Task details - Copy each line below in which the word "materials" occurs.

━━━━━━━━━━

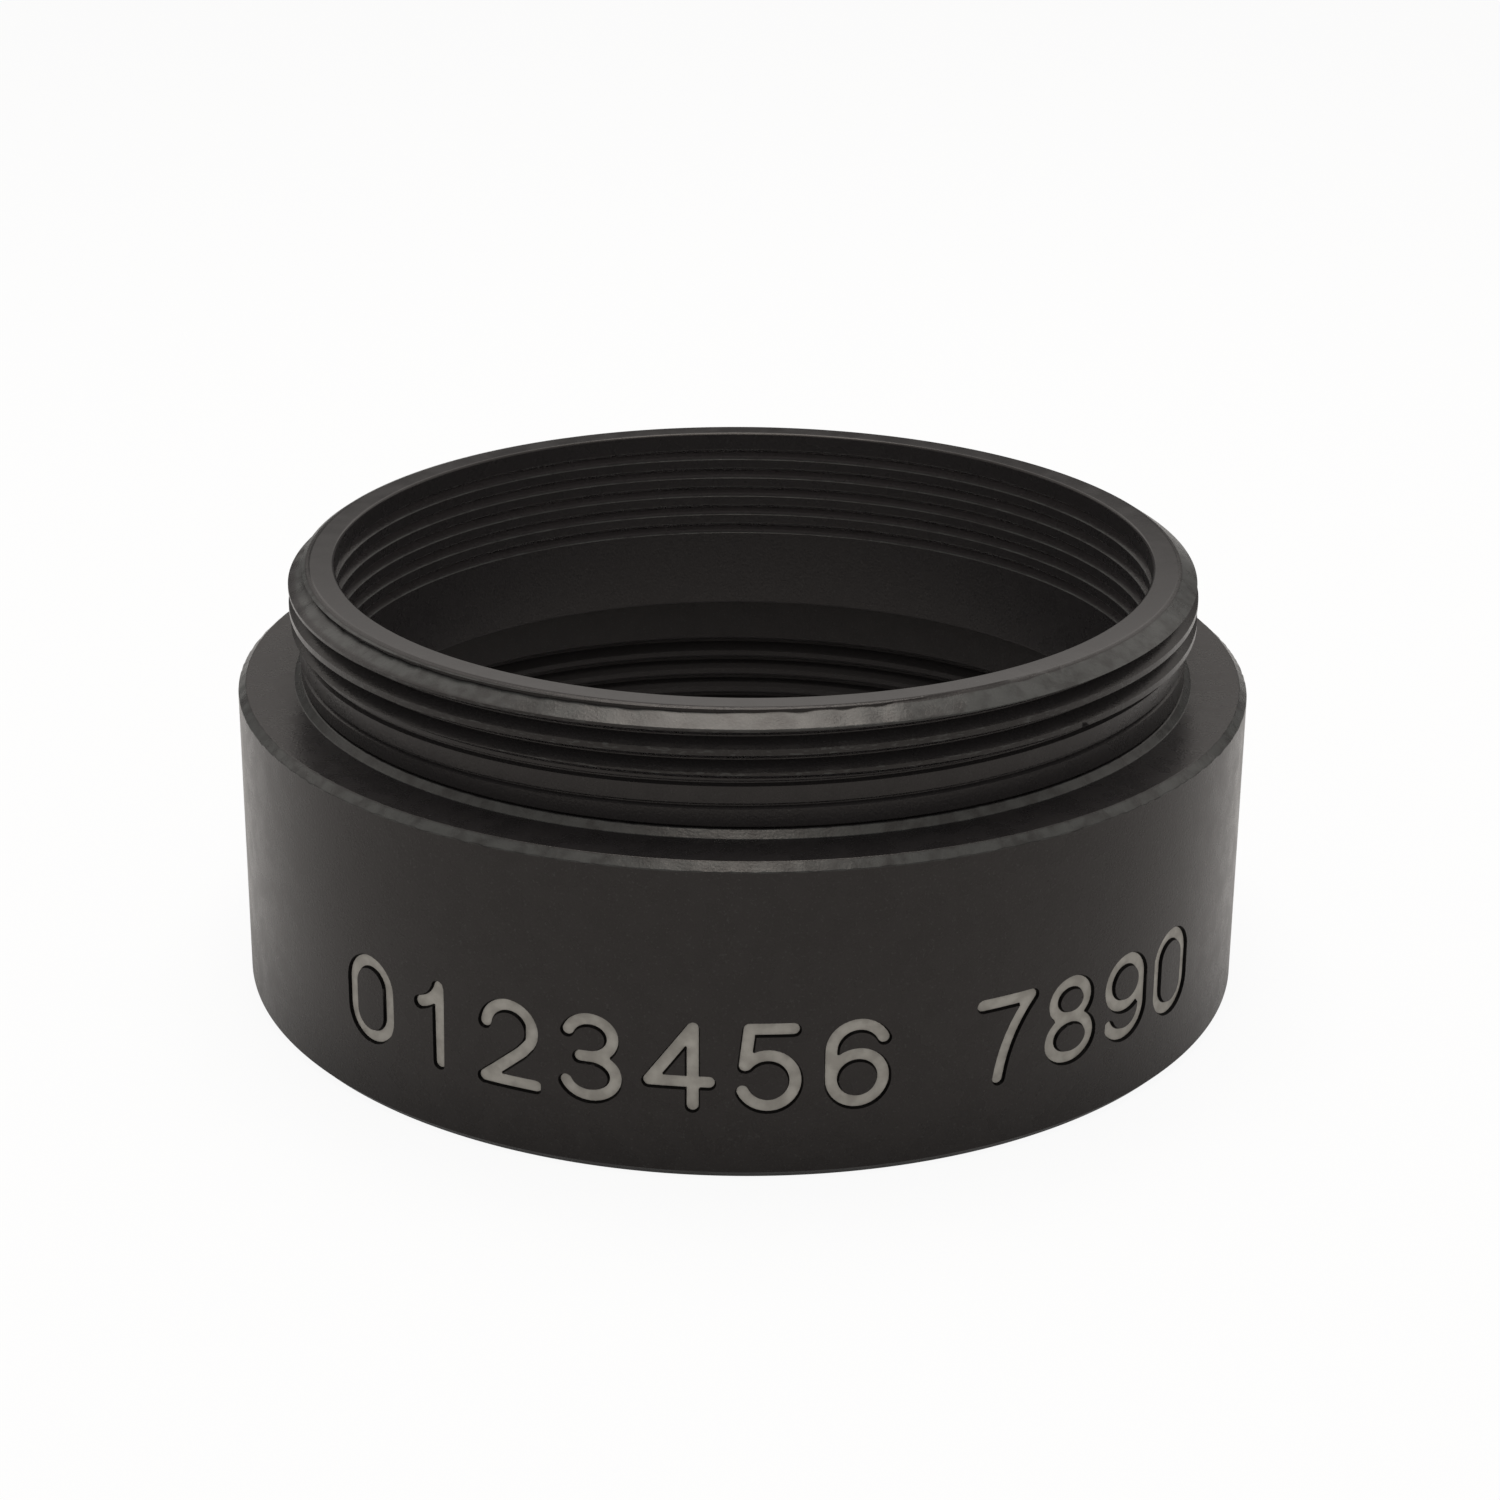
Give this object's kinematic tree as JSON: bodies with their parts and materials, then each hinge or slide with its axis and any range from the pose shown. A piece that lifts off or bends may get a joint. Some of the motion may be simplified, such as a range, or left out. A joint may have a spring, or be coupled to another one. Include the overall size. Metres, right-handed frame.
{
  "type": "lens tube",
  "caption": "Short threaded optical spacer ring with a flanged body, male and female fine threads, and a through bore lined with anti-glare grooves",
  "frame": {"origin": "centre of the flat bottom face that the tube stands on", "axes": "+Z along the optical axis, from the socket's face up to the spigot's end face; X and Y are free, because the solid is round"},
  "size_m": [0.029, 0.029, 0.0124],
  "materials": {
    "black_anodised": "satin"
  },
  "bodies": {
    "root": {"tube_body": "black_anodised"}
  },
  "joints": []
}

━━━━━━━━━━

Response -
Give this object's kinematic tree as JSON: bodies with their parts and materials, then each hinge or slide with its axis and any range from the pose shown. A piece that lifts off or bends may get a joint. Some of the motion may be simplified, such as a range, or left out. A joint may have a spring, or be coupled to another one. Include the overall size. Metres, right-handed frame.
  "materials": {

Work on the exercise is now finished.